■ WHAT YOU SHOULD DO: Give the number of lines below that contain the word "joints", and nothing else.

■ AVAILABLE DATA:
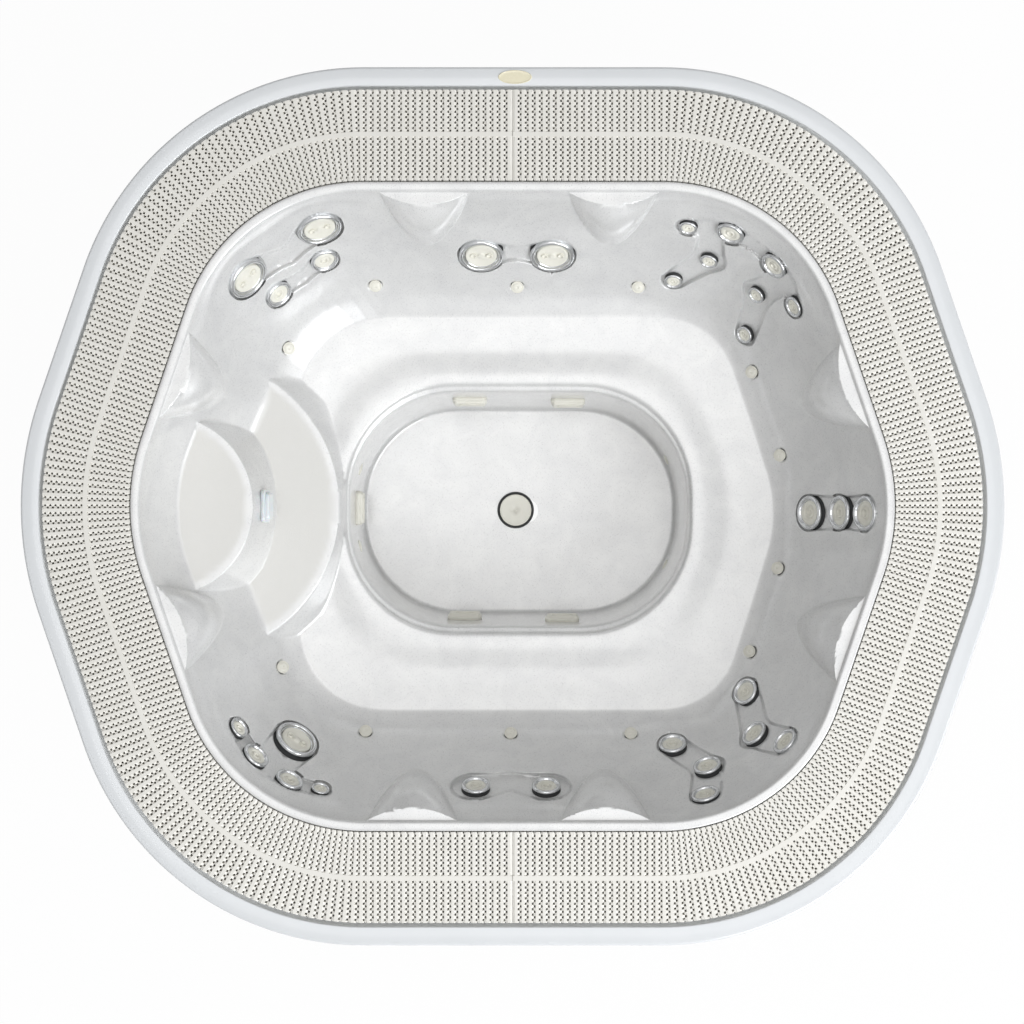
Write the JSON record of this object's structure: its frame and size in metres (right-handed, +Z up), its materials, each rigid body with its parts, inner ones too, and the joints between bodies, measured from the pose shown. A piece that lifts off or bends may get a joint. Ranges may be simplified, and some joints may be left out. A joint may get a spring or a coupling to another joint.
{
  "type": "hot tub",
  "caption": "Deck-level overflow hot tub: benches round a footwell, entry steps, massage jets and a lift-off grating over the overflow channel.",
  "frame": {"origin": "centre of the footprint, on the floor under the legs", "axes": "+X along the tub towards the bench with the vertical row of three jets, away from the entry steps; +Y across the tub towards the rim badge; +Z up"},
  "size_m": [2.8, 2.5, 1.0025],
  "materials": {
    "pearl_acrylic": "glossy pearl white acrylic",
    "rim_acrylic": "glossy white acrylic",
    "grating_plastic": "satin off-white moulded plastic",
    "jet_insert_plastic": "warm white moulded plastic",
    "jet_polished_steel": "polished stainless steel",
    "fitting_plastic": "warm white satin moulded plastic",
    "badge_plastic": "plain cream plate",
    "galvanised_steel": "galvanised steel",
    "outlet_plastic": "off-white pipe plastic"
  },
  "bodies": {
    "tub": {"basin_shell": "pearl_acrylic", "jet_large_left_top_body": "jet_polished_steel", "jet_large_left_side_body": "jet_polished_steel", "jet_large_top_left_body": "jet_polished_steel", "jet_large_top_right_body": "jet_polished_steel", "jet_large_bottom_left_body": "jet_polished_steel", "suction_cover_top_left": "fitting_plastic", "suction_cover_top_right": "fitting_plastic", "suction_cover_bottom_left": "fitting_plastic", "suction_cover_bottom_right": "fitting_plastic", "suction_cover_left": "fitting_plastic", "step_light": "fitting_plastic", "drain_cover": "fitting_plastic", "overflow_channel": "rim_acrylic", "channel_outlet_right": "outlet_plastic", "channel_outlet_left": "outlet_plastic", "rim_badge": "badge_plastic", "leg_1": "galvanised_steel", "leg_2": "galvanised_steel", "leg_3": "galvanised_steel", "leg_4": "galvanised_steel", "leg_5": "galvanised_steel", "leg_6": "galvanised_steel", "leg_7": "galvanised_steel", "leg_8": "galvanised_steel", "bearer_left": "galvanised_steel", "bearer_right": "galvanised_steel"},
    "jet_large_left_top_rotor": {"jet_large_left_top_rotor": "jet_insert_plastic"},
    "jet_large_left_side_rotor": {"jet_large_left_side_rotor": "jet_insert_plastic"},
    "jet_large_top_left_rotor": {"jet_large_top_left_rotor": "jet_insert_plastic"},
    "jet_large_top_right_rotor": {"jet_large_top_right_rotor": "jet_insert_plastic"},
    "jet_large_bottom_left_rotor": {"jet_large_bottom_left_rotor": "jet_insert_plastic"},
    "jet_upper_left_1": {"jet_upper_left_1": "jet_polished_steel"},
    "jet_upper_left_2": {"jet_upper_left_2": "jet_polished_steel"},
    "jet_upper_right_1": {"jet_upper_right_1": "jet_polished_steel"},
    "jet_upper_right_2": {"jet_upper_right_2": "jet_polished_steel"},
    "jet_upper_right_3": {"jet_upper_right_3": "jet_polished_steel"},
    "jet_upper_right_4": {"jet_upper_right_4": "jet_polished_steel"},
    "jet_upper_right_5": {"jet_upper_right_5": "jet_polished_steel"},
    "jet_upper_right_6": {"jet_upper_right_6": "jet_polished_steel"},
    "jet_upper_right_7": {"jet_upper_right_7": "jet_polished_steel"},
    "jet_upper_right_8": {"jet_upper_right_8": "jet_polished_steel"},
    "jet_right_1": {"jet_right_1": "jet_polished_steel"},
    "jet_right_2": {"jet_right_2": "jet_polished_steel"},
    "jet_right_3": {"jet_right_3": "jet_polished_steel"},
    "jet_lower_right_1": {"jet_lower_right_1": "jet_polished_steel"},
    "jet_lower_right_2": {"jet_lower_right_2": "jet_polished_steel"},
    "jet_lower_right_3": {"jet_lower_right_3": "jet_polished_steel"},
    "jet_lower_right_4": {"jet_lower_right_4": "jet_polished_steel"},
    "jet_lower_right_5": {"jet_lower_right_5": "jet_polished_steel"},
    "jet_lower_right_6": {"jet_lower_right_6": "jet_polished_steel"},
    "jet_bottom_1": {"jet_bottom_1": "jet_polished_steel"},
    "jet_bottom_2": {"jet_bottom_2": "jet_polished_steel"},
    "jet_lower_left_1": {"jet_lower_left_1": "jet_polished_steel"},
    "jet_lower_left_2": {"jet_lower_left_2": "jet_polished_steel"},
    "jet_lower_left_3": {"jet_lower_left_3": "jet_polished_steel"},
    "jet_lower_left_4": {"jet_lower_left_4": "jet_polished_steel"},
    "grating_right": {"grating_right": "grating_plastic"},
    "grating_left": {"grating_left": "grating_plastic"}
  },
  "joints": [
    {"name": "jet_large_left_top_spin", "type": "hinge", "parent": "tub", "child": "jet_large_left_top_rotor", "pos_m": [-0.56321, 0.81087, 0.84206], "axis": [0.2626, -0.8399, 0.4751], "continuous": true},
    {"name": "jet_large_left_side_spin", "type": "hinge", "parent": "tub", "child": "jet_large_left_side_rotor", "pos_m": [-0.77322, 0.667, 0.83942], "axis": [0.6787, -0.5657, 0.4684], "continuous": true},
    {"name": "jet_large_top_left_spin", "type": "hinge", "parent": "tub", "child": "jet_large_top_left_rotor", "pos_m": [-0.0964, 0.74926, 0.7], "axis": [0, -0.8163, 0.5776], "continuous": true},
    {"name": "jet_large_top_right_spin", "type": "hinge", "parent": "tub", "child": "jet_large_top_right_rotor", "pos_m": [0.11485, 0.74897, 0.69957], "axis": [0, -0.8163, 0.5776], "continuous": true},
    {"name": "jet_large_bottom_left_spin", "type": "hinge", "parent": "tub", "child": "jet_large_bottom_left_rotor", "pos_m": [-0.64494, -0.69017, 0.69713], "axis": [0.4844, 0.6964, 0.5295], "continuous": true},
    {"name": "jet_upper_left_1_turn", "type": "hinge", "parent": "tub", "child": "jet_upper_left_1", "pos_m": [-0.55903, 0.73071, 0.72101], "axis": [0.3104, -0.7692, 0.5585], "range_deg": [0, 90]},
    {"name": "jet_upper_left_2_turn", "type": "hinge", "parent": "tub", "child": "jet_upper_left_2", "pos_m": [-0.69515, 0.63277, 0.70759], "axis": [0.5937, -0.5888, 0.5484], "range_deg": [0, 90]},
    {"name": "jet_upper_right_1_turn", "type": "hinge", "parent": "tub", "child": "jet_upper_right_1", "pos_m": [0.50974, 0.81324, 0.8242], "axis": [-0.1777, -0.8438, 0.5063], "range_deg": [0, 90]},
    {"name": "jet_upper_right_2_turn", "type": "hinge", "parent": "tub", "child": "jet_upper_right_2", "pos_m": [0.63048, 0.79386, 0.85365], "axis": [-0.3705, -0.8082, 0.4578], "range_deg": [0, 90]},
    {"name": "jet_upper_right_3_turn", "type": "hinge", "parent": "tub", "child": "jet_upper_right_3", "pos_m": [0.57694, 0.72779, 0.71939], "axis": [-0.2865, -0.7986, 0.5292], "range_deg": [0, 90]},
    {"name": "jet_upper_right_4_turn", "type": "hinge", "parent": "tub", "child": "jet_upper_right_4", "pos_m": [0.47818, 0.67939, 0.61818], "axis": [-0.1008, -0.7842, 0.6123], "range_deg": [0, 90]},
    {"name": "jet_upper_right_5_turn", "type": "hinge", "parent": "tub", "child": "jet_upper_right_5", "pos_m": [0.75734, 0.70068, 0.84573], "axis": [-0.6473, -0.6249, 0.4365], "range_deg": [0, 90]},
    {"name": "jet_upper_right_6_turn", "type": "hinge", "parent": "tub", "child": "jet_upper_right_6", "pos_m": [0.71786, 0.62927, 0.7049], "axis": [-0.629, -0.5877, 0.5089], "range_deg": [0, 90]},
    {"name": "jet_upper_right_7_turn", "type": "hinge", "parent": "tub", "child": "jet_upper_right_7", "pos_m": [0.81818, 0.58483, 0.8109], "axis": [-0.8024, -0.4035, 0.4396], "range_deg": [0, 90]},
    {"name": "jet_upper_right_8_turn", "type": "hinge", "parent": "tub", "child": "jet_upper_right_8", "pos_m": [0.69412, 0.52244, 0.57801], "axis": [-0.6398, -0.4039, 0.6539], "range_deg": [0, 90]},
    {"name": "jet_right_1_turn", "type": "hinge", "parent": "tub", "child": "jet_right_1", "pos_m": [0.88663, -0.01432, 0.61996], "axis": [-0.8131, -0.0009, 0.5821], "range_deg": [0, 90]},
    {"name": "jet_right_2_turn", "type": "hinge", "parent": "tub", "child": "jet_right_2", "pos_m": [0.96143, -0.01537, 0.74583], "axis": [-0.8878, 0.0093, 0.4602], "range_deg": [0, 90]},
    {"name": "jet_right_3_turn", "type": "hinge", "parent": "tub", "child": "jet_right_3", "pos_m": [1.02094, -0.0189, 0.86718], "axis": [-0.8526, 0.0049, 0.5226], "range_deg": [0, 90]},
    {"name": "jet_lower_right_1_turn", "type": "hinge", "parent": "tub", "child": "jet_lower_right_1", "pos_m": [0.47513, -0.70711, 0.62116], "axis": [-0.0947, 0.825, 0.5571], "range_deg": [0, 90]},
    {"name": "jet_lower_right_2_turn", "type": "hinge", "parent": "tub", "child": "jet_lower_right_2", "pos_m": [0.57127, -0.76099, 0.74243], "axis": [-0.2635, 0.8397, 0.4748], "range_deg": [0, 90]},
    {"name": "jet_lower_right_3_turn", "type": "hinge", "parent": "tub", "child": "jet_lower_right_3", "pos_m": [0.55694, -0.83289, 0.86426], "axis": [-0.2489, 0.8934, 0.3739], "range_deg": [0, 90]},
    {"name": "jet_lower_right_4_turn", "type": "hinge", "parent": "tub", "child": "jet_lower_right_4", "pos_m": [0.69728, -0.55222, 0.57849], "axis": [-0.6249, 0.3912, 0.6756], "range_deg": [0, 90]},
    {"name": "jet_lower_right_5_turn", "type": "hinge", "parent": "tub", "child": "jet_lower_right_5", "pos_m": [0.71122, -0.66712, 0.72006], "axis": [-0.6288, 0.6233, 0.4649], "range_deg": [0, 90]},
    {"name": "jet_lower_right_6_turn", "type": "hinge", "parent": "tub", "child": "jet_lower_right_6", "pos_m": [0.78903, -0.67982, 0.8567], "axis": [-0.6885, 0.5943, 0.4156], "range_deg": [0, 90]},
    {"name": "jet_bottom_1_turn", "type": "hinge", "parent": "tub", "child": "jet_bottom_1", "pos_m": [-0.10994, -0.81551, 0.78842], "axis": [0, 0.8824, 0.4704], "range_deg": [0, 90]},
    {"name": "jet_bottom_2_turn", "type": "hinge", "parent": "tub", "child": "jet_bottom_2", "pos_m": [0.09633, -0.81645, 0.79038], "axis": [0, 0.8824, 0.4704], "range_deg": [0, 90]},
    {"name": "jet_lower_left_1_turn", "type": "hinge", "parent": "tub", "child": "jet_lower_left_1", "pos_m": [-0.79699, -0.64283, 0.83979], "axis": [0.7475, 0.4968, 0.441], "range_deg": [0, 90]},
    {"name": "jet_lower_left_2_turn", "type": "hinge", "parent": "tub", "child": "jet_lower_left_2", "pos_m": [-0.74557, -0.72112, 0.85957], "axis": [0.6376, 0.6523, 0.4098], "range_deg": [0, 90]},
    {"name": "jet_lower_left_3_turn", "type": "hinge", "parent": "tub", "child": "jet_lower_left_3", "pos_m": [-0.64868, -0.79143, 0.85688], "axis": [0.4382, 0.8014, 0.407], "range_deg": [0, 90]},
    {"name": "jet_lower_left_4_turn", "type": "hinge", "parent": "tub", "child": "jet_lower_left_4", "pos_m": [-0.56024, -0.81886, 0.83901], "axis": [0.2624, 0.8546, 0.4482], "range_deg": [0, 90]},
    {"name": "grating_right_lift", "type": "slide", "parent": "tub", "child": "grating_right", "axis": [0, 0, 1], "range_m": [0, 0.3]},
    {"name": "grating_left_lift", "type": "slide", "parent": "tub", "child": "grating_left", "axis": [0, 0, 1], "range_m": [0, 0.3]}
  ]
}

■ ANSWER TO THIS EXERCISE: 2